— BEGIN —
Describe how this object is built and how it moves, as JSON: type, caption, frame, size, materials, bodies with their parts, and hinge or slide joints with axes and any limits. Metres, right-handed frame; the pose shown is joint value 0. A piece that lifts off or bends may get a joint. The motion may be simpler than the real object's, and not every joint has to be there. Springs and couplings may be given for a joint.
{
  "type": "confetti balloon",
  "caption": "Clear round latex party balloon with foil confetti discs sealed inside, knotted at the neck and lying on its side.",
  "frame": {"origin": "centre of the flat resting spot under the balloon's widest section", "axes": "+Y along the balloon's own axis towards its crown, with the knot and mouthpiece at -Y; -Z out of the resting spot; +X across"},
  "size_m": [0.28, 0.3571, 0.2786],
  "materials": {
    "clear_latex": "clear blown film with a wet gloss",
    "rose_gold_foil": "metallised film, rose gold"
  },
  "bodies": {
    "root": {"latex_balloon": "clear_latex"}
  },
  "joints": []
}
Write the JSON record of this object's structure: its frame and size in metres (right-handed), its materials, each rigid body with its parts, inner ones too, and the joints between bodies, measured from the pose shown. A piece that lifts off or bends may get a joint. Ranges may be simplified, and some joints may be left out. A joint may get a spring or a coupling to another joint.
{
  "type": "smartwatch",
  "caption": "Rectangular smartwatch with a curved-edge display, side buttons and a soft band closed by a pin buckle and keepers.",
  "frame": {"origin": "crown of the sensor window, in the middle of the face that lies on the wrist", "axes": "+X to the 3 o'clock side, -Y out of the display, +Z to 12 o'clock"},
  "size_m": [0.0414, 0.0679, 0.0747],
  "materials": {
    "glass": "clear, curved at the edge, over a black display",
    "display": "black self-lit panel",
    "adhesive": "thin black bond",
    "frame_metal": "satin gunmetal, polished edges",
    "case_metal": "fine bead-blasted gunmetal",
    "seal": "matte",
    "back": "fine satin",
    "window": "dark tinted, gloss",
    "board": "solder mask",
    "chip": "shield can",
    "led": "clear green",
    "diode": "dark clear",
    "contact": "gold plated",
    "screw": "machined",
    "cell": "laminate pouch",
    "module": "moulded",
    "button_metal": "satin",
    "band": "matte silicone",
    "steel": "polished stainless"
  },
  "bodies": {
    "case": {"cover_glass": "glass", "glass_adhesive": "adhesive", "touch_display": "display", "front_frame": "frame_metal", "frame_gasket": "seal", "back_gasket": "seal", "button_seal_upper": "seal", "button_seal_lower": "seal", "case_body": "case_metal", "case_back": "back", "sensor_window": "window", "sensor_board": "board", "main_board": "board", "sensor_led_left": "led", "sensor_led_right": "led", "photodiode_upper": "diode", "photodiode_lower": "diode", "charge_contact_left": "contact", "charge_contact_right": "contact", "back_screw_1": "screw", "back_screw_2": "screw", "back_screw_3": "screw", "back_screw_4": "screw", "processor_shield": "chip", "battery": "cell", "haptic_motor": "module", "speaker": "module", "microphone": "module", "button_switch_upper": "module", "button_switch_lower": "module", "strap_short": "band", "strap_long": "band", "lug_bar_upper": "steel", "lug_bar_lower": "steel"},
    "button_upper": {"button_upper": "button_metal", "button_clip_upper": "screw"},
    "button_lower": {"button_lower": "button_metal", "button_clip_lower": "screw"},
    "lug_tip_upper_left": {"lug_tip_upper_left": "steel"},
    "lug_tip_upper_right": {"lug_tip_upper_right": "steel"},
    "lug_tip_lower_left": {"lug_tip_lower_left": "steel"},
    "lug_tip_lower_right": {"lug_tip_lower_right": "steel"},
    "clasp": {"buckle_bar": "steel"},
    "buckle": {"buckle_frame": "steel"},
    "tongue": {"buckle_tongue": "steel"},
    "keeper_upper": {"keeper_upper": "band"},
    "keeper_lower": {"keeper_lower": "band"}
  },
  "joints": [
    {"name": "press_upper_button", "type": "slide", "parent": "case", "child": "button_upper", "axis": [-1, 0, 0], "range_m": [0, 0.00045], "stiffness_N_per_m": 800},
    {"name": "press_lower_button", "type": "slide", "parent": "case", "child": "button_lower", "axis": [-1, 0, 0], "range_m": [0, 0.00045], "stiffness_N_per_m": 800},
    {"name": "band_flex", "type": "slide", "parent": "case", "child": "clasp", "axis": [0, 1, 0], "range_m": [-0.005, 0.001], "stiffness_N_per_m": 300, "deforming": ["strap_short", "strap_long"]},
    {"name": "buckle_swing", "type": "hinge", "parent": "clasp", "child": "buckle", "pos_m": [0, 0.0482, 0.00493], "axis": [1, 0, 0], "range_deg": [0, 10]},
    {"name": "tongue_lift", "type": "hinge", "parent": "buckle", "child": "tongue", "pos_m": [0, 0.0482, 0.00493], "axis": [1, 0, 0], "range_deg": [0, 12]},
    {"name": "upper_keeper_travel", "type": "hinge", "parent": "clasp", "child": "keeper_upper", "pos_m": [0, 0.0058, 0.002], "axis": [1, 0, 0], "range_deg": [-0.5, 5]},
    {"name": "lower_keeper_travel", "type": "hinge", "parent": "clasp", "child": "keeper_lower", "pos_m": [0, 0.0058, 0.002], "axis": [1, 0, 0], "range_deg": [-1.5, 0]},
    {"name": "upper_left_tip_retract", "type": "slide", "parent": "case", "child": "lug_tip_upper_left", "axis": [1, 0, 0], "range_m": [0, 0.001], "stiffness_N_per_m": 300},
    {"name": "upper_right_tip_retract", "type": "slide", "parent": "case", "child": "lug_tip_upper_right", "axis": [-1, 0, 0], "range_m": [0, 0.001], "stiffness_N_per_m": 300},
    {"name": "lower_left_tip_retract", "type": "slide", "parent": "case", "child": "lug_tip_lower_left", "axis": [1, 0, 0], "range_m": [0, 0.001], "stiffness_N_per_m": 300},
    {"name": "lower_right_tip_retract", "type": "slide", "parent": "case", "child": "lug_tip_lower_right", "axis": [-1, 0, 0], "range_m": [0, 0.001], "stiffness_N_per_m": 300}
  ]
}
— END —
* _PROBLEM_: Go through the data and return every record exactly.

* _FINISHED ANSWER_:
Describe how this object is built and how it moves, as JSON: type, caption, frame, size, materials, bodies with their parts, and hinge or slide joints with axes and any limits. Metres, right-handed frame; the pose shown is joint value 0. A piece that lifts off or bends may get a joint. The motion may be simpler than the real object's, and not every joint has to be there. Springs and couplings may be given for a joint.
{
  "type": "confetti balloon",
  "caption": "Clear round latex party balloon with foil confetti discs sealed inside, knotted at the neck and lying on its side.",
  "frame": {"origin": "centre of the flat resting spot under the balloon's widest section", "axes": "+Y along the balloon's own axis towards its crown, with the knot and mouthpiece at -Y; -Z out of the resting spot; +X across"},
  "size_m": [0.28, 0.3571, 0.2786],
  "materials": {
    "clear_latex": "clear blown film with a wet gloss",
    "rose_gold_foil": "metallised film, rose gold"
  },
  "bodies": {
    "root": {"latex_balloon": "clear_latex"}
  },
  "joints": []
}
Write the JSON record of this object's structure: its frame and size in metres (right-handed), its materials, each rigid body with its parts, inner ones too, and the joints between bodies, measured from the pose shown. A piece that lifts off or bends may get a joint. Ranges may be simplified, and some joints may be left out. A joint may get a spring or a coupling to another joint.
{
  "type": "smartwatch",
  "caption": "Rectangular smartwatch with a curved-edge display, side buttons and a soft band closed by a pin buckle and keepers.",
  "frame": {"origin": "crown of the sensor window, in the middle of the face that lies on the wrist", "axes": "+X to the 3 o'clock side, -Y out of the display, +Z to 12 o'clock"},
  "size_m": [0.0414, 0.0679, 0.0747],
  "materials": {
    "glass": "clear, curved at the edge, over a black display",
    "display": "black self-lit panel",
    "adhesive": "thin black bond",
    "frame_metal": "satin gunmetal, polished edges",
    "case_metal": "fine bead-blasted gunmetal",
    "seal": "matte",
    "back": "fine satin",
    "window": "dark tinted, gloss",
    "board": "solder mask",
    "chip": "shield can",
    "led": "clear green",
    "diode": "dark clear",
    "contact": "gold plated",
    "screw": "machined",
    "cell": "laminate pouch",
    "module": "moulded",
    "button_metal": "satin",
    "band": "matte silicone",
    "steel": "polished stainless"
  },
  "bodies": {
    "case": {"cover_glass": "glass", "glass_adhesive": "adhesive", "touch_display": "display", "front_frame": "frame_metal", "frame_gasket": "seal", "back_gasket": "seal", "button_seal_upper": "seal", "button_seal_lower": "seal", "case_body": "case_metal", "case_back": "back", "sensor_window": "window", "sensor_board": "board", "main_board": "board", "sensor_led_left": "led", "sensor_led_right": "led", "photodiode_upper": "diode", "photodiode_lower": "diode", "charge_contact_left": "contact", "charge_contact_right": "contact", "back_screw_1": "screw", "back_screw_2": "screw", "back_screw_3": "screw", "back_screw_4": "screw", "processor_shield": "chip", "battery": "cell", "haptic_motor": "module", "speaker": "module", "microphone": "module", "button_switch_upper": "module", "button_switch_lower": "module", "strap_short": "band", "strap_long": "band", "lug_bar_upper": "steel", "lug_bar_lower": "steel"},
    "button_upper": {"button_upper": "button_metal", "button_clip_upper": "screw"},
    "button_lower": {"button_lower": "button_metal", "button_clip_lower": "screw"},
    "lug_tip_upper_left": {"lug_tip_upper_left": "steel"},
    "lug_tip_upper_right": {"lug_tip_upper_right": "steel"},
    "lug_tip_lower_left": {"lug_tip_lower_left": "steel"},
    "lug_tip_lower_right": {"lug_tip_lower_right": "steel"},
    "clasp": {"buckle_bar": "steel"},
    "buckle": {"buckle_frame": "steel"},
    "tongue": {"buckle_tongue": "steel"},
    "keeper_upper": {"keeper_upper": "band"},
    "keeper_lower": {"keeper_lower": "band"}
  },
  "joints": [
    {"name": "press_upper_button", "type": "slide", "parent": "case", "child": "button_upper", "axis": [-1, 0, 0], "range_m": [0, 0.00045], "stiffness_N_per_m": 800},
    {"name": "press_lower_button", "type": "slide", "parent": "case", "child": "button_lower", "axis": [-1, 0, 0], "range_m": [0, 0.00045], "stiffness_N_per_m": 800},
    {"name": "band_flex", "type": "slide", "parent": "case", "child": "clasp", "axis": [0, 1, 0], "range_m": [-0.005, 0.001], "stiffness_N_per_m": 300, "deforming": ["strap_short", "strap_long"]},
    {"name": "buckle_swing", "type": "hinge", "parent": "clasp", "child": "buckle", "pos_m": [0, 0.0482, 0.00493], "axis": [1, 0, 0], "range_deg": [0, 10]},
    {"name": "tongue_lift", "type": "hinge", "parent": "buckle", "child": "tongue", "pos_m": [0, 0.0482, 0.00493], "axis": [1, 0, 0], "range_deg": [0, 12]},
    {"name": "upper_keeper_travel", "type": "hinge", "parent": "clasp", "child": "keeper_upper", "pos_m": [0, 0.0058, 0.002], "axis": [1, 0, 0], "range_deg": [-0.5, 5]},
    {"name": "lower_keeper_travel", "type": "hinge", "parent": "clasp", "child": "keeper_lower", "pos_m": [0, 0.0058, 0.002], "axis": [1, 0, 0], "range_deg": [-1.5, 0]},
    {"name": "upper_left_tip_retract", "type": "slide", "parent": "case", "child": "lug_tip_upper_left", "axis": [1, 0, 0], "range_m": [0, 0.001], "stiffness_N_per_m": 300},
    {"name": "upper_right_tip_retract", "type": "slide", "parent": "case", "child": "lug_tip_upper_right", "axis": [-1, 0, 0], "range_m": [0, 0.001], "stiffness_N_per_m": 300},
    {"name": "lower_left_tip_retract", "type": "slide", "parent": "case", "child": "lug_tip_lower_left", "axis": [1, 0, 0], "range_m": [0, 0.001], "stiffness_N_per_m": 300},
    {"name": "lower_right_tip_retract", "type": "slide", "parent": "case", "child": "lug_tip_lower_right", "axis": [-1, 0, 0], "range_m": [0, 0.001], "stiffness_N_per_m": 300}
  ]
}